Laura was allowed out of hospital two days later as the cramps had gone, but although she’d had various tests, the doctors hadn’t been able to find a definite cause for them.

Meggie made her sister a light meal and waited until she had eaten it, but just as she was about to leave she saw Laura go to a drawer in the kitchen and take out a tiny pill bottle.

‘Don’t even think of taking any more of those!’ Meggie shouted, rushing forward to grab them.

‘I wasn’t going to, I just wanted to check them,’ Laura said. ‘You see, I had two of these on the morning of the day I came over to your house, and I was fine then. I took another two after I got home because I was going to go out again later. It must have been them, the pains began a couple of hours afterwards and I didn’t get the buzz I usually get with speed. I thought maybe some of these are something else.’

She tipped the remains of the bottle on to the work surface and together they looked at the small black capsules. But they were all the same, absolutely identical to the black bombers both of them had seen countless times.

‘You’ve just poisoned yourself by taking too many.’ Meggie felt irritated that Laura was trying to find another reason for her pain. ‘Let that be a lesson to you, for goodness’ sake.’

‘Laura promised me she wasn’t going to take them ever again,’ Meggie told Stuart. ‘And I think she did stick to it for a while. But then about a month later, it happened again, and that time she was dangerously ill. I didn’t know about it for some time as Greg was home – he got her to hospital and took care of Barney. Laura only phoned me as she began to recover. She said she had been close to death, and the doctor had told her she had all the symptoms of strychnine poisoning. He apparently asked Greg if she’d had any contact with rat poison.’

‘Surely he wasn’t lacing her with that?’ Stuart didn’t feel he could believe that of anyone.

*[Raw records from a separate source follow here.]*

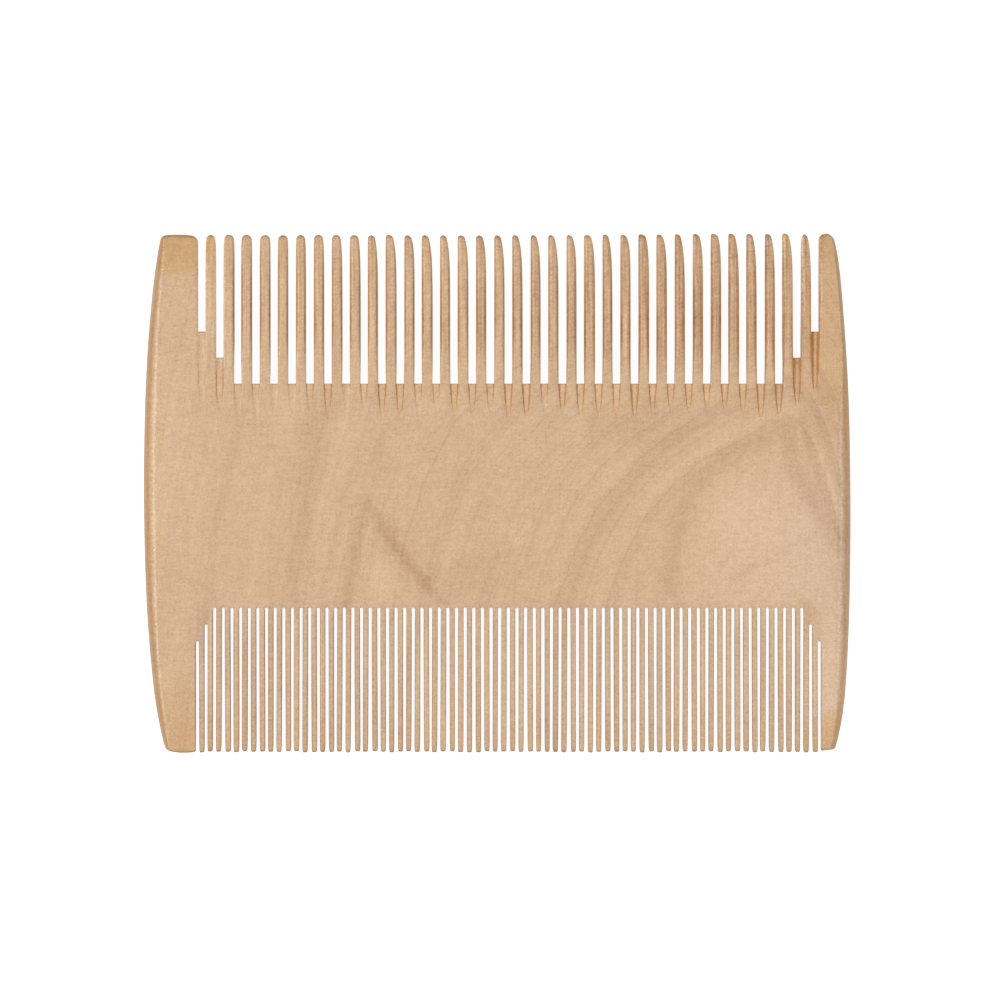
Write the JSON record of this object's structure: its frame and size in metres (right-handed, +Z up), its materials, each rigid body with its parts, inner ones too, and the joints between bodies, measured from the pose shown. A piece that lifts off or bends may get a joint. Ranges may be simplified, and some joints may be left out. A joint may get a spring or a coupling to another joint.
{
  "type": "beard comb",
  "caption": "Flat double-sided wooden beard comb with coarse teeth along one long edge, fine teeth along the other and a thick guard at each corner.",
  "frame": {"origin": "centre of the comb's box in X and Y, on the lower face that it rests on", "axes": "+X along the tooth rows, towards the narrow guards; +Y towards the coarse tips; +Z up, through the thickness"},
  "size_m": [0.095, 0.0698, 0.0044],
  "materials": {
    "wood": "sanded fine-grained hardwood with a satin surface"
  },
  "bodies": {
    "root": {"spine": "wood", "coarse_guard_left": "wood", "coarse_guard_right": "wood", "fine_guard_left": "wood", "fine_guard_right": "wood", "coarse_slot_webs": "wood", "fine_slot_webs": "wood", "fine_teeth": "wood", "coarse_tooth_1": "wood", "coarse_tooth_2": "wood", "coarse_tooth_3": "wood", "coarse_tooth_4": "wood", "coarse_tooth_5": "wood", "coarse_tooth_6": "wood", "coarse_tooth_7": "wood", "coarse_tooth_8": "wood", "coarse_tooth_9": "wood", "coarse_tooth_10": "wood", "coarse_tooth_11": "wood", "coarse_tooth_12": "wood", "coarse_tooth_13": "wood", "coarse_tooth_14": "wood", "coarse_tooth_15": "wood", "coarse_tooth_16": "wood", "coarse_tooth_17": "wood", "coarse_tooth_18": "wood", "coarse_tooth_19": "wood", "coarse_tooth_20": "wood", "coarse_tooth_21": "wood", "coarse_tooth_22": "wood", "coarse_tooth_23": "wood", "coarse_tooth_24": "wood", "coarse_tooth_25": "wood", "coarse_tooth_26": "wood", "coarse_tooth_27": "wood", "coarse_tooth_28": "wood", "coarse_tooth_29": "wood", "coarse_tooth_30": "wood", "coarse_tooth_31": "wood", "coarse_tooth_32": "wood", "coarse_tooth_33": "wood", "coarse_tooth_34": "wood"}
  },
  "joints": []
}
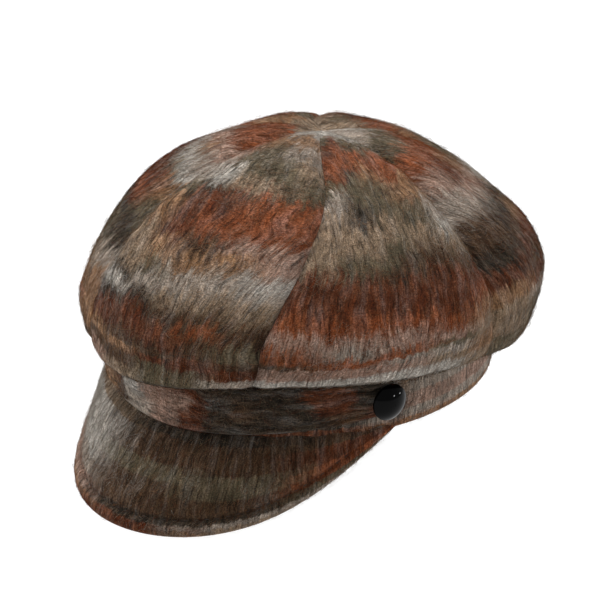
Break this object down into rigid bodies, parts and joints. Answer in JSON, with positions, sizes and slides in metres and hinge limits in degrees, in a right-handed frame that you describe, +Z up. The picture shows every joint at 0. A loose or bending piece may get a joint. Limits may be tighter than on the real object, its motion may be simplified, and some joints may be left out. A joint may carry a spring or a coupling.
{
  "type": "newsboy cap",
  "caption": "Soft newsboy cap in brushed plaid wool with a puffed panelled crown, headband, front strap with domed side buttons, and a sloping stiffened visor.",
  "frame": {"origin": "middle of the head opening, in the plane of the headband's lower edge", "axes": "+Z up through the crown, -Y towards the visor (the front), +X to the wearer's left"},
  "size_m": [0.206, 0.254, 0.1476],
  "materials": {
    "brushed_plaid_wool": "brushed mohair and wool plaid: olive grey, rust, pale blue grey, taupe and dark brown, long nap",
    "lining_satin": "dark brown satin",
    "sweatband_ribbon": "ribbed dark ribbon",
    "band_stiffener": "stiff woven band",
    "visor_board": "matte moulded sheet",
    "button_plastic": "polished black",
    "sewing_thread": "matte sewing thread",
    "label_tape": "blank woven tape"
  },
  "bodies": {
    "cap": {"headband_cloth": "brushed_plaid_wool", "headband_stiffener": "band_stiffener", "sweatband": "sweatband_ribbon", "sweatband_stitching": "sewing_thread", "inner_label": "label_tape", "visor_upper_cloth": "brushed_plaid_wool", "visor_board": "visor_board", "visor_lower_cloth": "brushed_plaid_wool", "visor_stitching": "sewing_thread", "front_strap": "brushed_plaid_wool", "strap_backing": "brushed_plaid_wool", "strap_stitching": "sewing_thread", "crown_panel_front": "brushed_plaid_wool", "lining_panel_front": "lining_satin", "crown_panel_front_left": "brushed_plaid_wool", "lining_panel_front_left": "lining_satin", "crown_panel_back_left": "brushed_plaid_wool", "lining_panel_back_left": "lining_satin", "crown_panel_back": "brushed_plaid_wool", "lining_panel_back": "lining_satin", "crown_panel_back_right": "brushed_plaid_wool", "lining_panel_back_right": "lining_satin", "crown_panel_front_right": "brushed_plaid_wool", "lining_panel_front_right": "lining_satin"},
    "left_button": {"left_button": "button_plastic", "left_button_thread": "sewing_thread"},
    "right_button": {"right_button": "button_plastic", "right_button_thread": "sewing_thread"}
  },
  "joints": [
    {"name": "left_button_turn", "type": "hinge", "parent": "cap", "child": "left_button", "pos_m": [0.07417, -0.05047, 0.0175], "axis": [0.9235, -0.3837, 0], "range_deg": [-30, 30], "stiffness_Nm_per_rad": 0.00005},
    {"name": "right_button_turn", "type": "hinge", "parent": "cap", "child": "right_button", "pos_m": [-0.07417, -0.05047, 0.0175], "axis": [-0.9235, -0.3837, 0], "range_deg": [-30, 30], "stiffness_Nm_per_rad": 0.00005}
  ]
}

‘I’m a hundred per cent certain that’s exactly what he did,’ Meggie insisted. ‘I think he opened up some of the black bombers and replaced the speed with rat poison. I doubt he did them all, I think he probably did about half in the bottle, so it was a bit like playing Russian roulette. She might get three tampered ones at once, or none, but whatever happened to her he would be in the clear as he’d just say he had always disapproved of her taking speed and she was at the mercy of her supplier. You know how straight people were about drug-taking back then – who would have had any sympathy?’ Meggie paused for a moment to drink some wine.

‘Laura didn’t even dare admit her fears to the doctor at the hospital,’ she went on. ‘Greg had thrown out the bottle by the time she got home, and when she confronted him he blew his top and said she was going mad. I just wished I’d taken some of them away the first time, that way we could have had proof.’

‘Even then it would be impossible to prove he was responsible,’ Stuart said. ‘It could have been the dealer, or anyone along the chain from the manufacturer. Anyway, Laura shouldn’t have been taking drugs with Barney around. And what right-minded person would carry on taking them after a scare like that? I don’t believe it was Greg!’

‘You would if you’d seen what came after that,’ Meggie said darkly. ‘He was vile to her. He stopped hiding his mistress, he stayed out at nights, refused to allow Laura any money, told lies about her all round Chelsea. He hit her lots of times too. In the end she had no choice but to leave. All she took was her car and her clothes, and she flogged the odd bits of jewellery Greg had given her and ran off with Barney. She couldn’t get a place of her own without a job, and she couldn’t work unless she got Barney into a nursery. So in the end she went to Scotland, which is where you came in.’

‘So why didn’t she tell me all this?’ Stuart asked in bewilderment.

‘Maybe she was scared that she’d look too needy and frighten you off,’ Meggie suggested. ‘I got a letter from her soon after she met you. She said that you were wonderful, but she was afraid it would fall apart because you were so young and innocent. But you must ask her about that. I can only guess at what was going on in her mind.’

Stuart drank some more wine, silently mulling over what Meggie had told him. ‘I’m going to make a start on your summer house,’ he said after a few moments. ‘I think better with tools in my hands.’